> **Task requirements**: Select lines where the word "follow" appears.

> **Data records**:

★ ★ ★ ★ ★

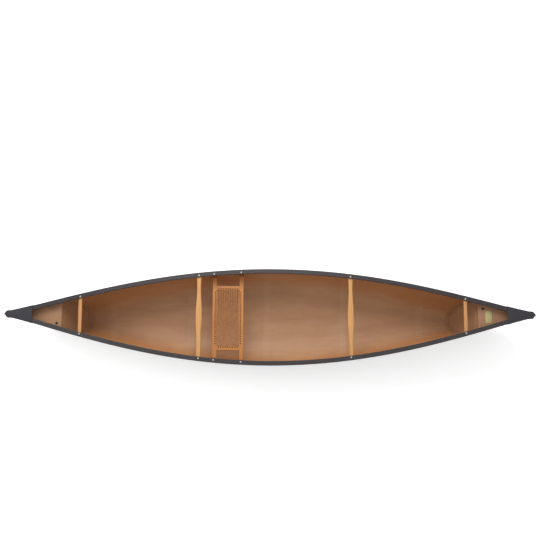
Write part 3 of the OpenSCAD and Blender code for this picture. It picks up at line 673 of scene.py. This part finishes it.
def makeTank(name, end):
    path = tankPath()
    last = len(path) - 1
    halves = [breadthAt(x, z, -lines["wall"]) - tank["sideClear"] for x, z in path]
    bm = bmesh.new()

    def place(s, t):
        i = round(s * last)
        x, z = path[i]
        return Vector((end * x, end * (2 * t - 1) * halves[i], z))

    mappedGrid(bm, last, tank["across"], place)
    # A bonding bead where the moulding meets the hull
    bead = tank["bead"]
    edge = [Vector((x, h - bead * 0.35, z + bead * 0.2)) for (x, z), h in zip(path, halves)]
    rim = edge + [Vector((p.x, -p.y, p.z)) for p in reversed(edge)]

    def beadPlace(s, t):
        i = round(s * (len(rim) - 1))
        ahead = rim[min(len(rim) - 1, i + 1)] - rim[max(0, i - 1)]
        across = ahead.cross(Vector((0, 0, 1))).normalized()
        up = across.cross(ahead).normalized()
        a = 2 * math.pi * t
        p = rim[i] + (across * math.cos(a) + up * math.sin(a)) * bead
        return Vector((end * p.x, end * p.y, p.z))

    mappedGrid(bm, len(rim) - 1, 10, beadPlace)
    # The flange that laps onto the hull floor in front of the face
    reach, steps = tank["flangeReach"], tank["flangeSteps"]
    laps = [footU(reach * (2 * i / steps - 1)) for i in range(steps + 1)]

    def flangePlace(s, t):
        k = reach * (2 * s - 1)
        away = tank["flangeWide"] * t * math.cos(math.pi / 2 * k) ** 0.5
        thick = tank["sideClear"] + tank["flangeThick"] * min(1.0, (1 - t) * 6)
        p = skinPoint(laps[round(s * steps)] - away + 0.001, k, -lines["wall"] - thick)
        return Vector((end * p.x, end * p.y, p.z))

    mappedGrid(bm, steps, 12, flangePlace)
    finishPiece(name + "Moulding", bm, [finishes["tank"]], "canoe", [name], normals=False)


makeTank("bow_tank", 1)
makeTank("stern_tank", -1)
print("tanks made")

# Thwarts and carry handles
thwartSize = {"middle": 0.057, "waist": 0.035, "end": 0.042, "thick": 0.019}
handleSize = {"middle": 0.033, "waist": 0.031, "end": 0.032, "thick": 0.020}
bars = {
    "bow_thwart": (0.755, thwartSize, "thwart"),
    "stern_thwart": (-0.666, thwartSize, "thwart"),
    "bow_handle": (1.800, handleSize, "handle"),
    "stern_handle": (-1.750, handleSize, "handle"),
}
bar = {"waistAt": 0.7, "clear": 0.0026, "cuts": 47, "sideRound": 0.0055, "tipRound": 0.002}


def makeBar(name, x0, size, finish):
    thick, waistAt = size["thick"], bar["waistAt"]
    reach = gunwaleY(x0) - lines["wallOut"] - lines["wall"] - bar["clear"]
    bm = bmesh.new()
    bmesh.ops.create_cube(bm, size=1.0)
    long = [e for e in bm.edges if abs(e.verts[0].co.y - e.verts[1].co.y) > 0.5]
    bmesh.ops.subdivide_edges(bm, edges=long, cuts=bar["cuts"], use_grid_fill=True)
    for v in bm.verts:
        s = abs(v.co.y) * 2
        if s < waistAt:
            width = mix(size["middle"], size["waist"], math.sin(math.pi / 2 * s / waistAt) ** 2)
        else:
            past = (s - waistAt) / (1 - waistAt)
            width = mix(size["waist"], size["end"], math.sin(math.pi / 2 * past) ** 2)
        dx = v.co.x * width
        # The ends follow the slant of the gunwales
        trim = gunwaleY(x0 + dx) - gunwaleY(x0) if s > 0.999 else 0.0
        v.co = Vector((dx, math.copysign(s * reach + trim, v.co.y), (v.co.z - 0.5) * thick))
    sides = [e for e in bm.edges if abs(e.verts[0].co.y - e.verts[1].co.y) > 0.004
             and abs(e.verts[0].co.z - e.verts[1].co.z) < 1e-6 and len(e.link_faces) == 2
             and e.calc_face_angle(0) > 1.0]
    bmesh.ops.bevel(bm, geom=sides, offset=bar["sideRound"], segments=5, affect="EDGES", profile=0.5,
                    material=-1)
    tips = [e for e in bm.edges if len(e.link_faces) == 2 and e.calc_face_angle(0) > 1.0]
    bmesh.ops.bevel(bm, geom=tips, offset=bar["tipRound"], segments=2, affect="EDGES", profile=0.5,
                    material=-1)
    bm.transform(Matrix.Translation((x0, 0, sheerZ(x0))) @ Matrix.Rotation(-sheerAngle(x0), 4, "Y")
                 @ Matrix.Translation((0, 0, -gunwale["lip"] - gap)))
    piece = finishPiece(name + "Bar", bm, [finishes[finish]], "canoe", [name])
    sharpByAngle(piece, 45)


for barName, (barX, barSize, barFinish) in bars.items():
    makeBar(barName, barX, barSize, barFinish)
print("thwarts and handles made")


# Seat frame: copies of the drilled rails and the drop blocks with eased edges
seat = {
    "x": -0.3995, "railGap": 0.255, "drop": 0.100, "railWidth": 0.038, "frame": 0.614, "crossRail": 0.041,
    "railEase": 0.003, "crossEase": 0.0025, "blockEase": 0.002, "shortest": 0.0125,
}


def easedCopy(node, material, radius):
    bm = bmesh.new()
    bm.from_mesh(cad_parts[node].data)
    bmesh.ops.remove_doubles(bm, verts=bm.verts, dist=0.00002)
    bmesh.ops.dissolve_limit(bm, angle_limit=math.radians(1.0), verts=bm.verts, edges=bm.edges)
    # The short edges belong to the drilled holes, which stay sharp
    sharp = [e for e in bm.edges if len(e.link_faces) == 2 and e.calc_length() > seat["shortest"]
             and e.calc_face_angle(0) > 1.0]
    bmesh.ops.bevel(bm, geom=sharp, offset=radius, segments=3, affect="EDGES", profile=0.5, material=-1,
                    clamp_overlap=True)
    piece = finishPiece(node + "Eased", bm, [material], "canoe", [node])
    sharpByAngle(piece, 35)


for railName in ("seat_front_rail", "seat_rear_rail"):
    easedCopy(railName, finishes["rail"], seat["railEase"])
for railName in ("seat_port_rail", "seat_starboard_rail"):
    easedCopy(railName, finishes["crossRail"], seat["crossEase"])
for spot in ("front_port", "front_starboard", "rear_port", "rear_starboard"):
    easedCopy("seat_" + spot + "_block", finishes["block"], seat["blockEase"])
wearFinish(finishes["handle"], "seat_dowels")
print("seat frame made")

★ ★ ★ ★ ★

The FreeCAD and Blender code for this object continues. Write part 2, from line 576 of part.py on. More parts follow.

★ ★ ★ ★ ★

> **Output of the task**:
        # The ends follow the slant of the gunwales
The FreeCAD and Blender code for this object continues. Write part 2, from line 576 of part.py on. More parts follow.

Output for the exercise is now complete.